I’m moved far more than I expected I’d be, and as its title might suggest, the song is a finale and ending in more ways than one. With two voices combined, it speaks of death and notes for after their passing float out in these lyrics. Not all well wishing, the frustrated fire surfaces after a submerged moment.
Suicidally haunted, the heartwrenching song is raw as well as anthemic in its own way, and culminates in an unwavering expression like a trail of crumbs designed to be followed for understanding: “This depression is severing all of my aspirations to attain a life of happiness and leave without the shame that burdens me with lack of confidence and hatred. I disdain the way pain plays such a part in this, deterring me a way to carry on.”

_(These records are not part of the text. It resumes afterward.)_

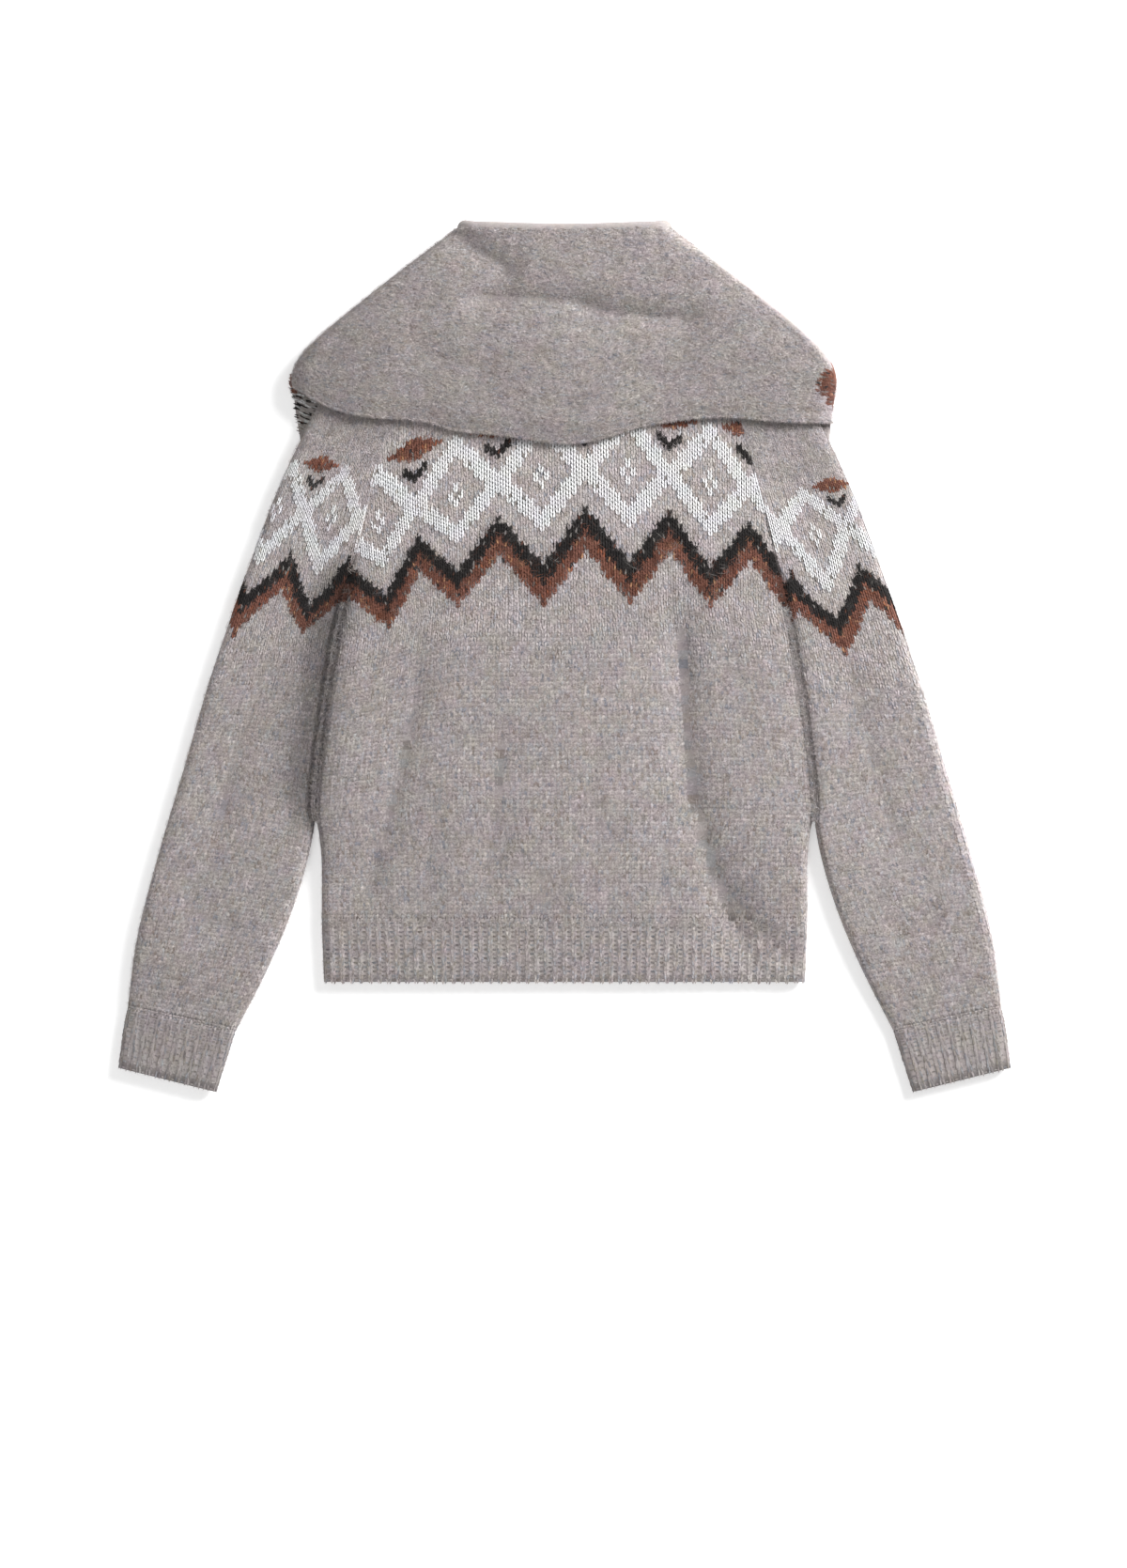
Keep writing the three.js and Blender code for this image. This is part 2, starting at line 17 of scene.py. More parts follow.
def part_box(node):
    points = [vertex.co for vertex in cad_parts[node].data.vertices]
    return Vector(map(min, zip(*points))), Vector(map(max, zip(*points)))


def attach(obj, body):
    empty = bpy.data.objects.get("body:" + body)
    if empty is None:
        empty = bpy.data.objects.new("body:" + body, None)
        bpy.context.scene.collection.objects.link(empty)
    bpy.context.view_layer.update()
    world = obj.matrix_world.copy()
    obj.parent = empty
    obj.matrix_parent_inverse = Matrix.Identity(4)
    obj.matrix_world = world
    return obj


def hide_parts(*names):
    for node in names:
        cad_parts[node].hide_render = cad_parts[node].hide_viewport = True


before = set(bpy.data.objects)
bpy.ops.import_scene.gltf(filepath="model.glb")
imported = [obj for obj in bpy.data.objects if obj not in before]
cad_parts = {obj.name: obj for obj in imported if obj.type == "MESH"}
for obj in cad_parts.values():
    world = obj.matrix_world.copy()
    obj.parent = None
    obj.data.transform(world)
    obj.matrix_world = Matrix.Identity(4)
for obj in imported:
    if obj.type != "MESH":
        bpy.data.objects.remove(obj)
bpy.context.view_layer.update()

# %% [markdown]
# The camera hangs straight above, because the garment was laid on a table and seen from over it. A long
# lens keeps the thick collar from looking larger than the hem. The floor is a sheet of white paper on a
# table lit from below, as for a catalogue picture, so it glows a little and takes hardly any shadow. The
# light above is soft and comes mostly from the upper right, so that the folds show a shaded left side.

# %% Camera, floor and light
scene = bpy.context.scene
camera = bpy.data.objects.new("camera", bpy.data.cameras.new("camera"))
camera.data.sensor_fit = "VERTICAL"
camera.data.sensor_height = 36
camera.data.lens = 85
camera.location = (-0.0009, -0.1185, 3.43)
scene.collection.objects.link(camera)
scene.camera = camera
scene.view_settings.view_transform = "Standard"


def area_light(name, place, target, size, power):
    """A square lamp of a size in metres at a place, turned towards a target."""
    lamp = bpy.data.lights.new(name, "AREA")
    lamp.size = size
    lamp.energy = power
    made = bpy.data.objects.new(name, lamp)
    made.location = place
    made.rotation_euler = (Vector(target) - Vector(place)).to_track_quat("-Z", "Y").to_euler()
    scene.collection.objects.link(made)


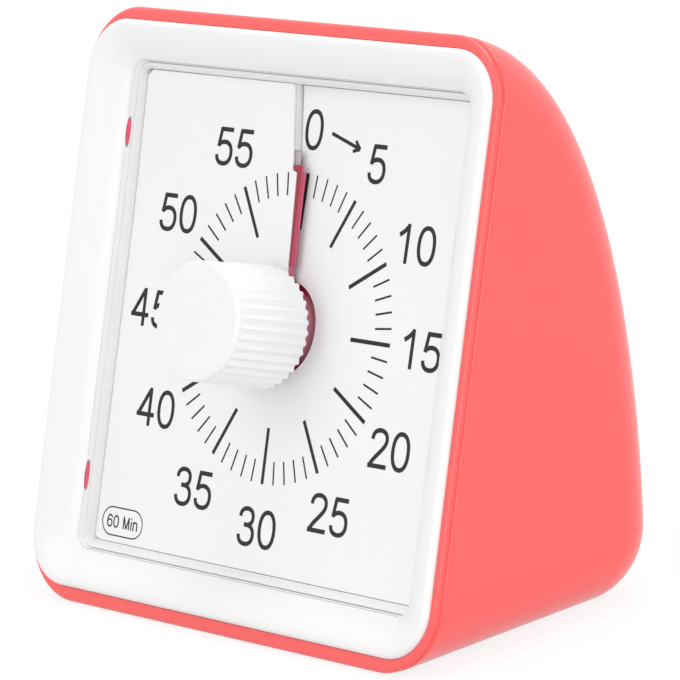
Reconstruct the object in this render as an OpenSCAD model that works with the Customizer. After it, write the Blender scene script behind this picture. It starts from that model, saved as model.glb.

Oh my god, what an album. I’ve lost count of how many times through these 10 tracks I came up against a jaw-dropping moment that had me pause and replay a section. Completely engaging the entire way through, I loved how each shift or change occurred to reflect what was shared by way of lyrics or theme, as opposed to randomness for randomness’ sake.
I personally would have loved to have understood the context of many of the lyrics, versus having the feeling of being at arm’s length to the truth of them. There’s some very real emotion here that I admire for its courage, but without any kind of anchoring, the songs could potentially blur into one another as one long piece of hate mail, whether directed to oneself or someone else. Regardless of this though, the lyrics are a gold mine for word lovers, while never seeing overdone by way of being poetic, if you get how I mean.
I feel at a loss of words to capture how brilliantly each element of this album shone at me, with regular moments of a particular instrument or voice pulling focus and doing a wowingly solid job, before sinking into the collective mix again. I’m shocked that today is the first time I’ve stumbled across this band, but it absolutely won’t be the last.
I'd have loved to feel more connected to the themes/ideas/stories that inspired these songs.
Completely engaging throughout, 156/Silence deliver authentic cuts of emotion in a wildly dynamic and highly skilled package, which sounds incredible.